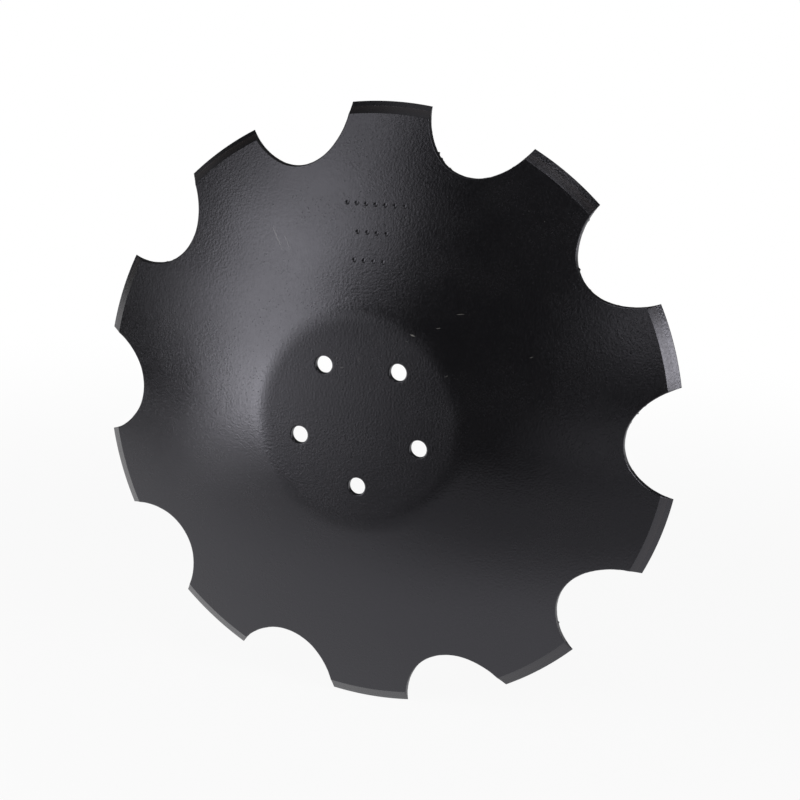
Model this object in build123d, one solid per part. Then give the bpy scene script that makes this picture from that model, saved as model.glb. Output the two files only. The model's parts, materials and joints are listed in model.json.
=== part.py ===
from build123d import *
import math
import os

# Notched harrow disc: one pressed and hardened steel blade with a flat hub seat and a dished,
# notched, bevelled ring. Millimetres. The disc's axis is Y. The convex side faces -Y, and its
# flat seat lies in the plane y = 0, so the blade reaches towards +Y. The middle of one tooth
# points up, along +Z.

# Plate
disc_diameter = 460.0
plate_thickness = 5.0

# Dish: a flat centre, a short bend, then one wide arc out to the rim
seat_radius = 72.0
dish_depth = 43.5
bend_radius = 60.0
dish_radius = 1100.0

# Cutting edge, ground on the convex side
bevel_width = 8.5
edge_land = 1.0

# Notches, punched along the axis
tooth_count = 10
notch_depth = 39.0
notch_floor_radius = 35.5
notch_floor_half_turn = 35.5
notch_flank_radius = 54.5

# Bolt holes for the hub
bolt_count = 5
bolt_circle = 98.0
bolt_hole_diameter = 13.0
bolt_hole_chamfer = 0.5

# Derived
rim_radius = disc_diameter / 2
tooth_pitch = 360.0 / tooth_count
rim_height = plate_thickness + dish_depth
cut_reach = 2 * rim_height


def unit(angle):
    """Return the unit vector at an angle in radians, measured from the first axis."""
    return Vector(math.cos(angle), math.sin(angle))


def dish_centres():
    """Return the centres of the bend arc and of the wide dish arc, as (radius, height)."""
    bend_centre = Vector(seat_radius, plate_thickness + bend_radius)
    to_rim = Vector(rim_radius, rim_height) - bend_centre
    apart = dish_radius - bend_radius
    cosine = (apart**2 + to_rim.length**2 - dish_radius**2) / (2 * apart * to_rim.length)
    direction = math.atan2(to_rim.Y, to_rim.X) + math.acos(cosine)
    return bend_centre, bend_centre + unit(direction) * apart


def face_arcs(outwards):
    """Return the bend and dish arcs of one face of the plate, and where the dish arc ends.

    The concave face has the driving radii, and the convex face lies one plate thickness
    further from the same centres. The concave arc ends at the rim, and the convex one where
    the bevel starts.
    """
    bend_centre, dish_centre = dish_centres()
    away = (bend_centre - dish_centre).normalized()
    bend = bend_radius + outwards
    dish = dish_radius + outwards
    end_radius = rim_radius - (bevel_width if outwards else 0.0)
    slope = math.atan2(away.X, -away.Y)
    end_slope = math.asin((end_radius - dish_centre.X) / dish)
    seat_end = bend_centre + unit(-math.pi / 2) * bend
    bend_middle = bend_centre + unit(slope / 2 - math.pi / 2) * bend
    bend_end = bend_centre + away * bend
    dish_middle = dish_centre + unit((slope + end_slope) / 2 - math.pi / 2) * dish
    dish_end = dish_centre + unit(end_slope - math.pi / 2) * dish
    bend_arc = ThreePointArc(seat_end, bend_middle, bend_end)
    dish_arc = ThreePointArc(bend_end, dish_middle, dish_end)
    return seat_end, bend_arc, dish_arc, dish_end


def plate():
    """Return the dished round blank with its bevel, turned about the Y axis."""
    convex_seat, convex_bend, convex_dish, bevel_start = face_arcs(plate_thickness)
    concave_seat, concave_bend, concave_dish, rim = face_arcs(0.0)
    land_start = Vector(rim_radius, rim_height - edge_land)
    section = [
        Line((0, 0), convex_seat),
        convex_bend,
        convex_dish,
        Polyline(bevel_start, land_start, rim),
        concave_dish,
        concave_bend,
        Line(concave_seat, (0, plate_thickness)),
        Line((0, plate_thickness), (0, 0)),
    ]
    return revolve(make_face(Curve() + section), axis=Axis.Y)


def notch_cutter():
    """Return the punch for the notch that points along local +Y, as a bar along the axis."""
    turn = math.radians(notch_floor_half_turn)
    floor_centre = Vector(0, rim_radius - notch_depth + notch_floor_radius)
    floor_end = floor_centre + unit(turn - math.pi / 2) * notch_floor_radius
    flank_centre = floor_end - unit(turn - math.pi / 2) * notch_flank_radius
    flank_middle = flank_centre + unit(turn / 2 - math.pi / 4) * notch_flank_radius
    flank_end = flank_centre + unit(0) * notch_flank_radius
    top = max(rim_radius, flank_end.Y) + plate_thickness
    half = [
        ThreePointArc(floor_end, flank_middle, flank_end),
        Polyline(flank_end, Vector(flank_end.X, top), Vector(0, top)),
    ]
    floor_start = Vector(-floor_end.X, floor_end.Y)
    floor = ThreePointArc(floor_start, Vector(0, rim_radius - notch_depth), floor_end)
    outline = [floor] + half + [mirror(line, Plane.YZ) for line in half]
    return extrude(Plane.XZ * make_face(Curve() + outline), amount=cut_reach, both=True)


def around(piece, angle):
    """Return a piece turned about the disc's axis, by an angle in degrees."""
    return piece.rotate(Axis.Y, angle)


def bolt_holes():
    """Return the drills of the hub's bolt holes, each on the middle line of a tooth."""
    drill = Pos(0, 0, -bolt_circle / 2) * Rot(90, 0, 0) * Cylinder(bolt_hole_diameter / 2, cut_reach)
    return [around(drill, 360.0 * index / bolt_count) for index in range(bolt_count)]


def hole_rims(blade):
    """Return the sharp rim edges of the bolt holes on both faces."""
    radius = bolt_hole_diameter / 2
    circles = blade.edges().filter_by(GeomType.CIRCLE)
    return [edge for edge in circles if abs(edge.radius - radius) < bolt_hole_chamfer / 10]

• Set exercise
Report the number of lines that contain "from", with no other words.

• Finished task
4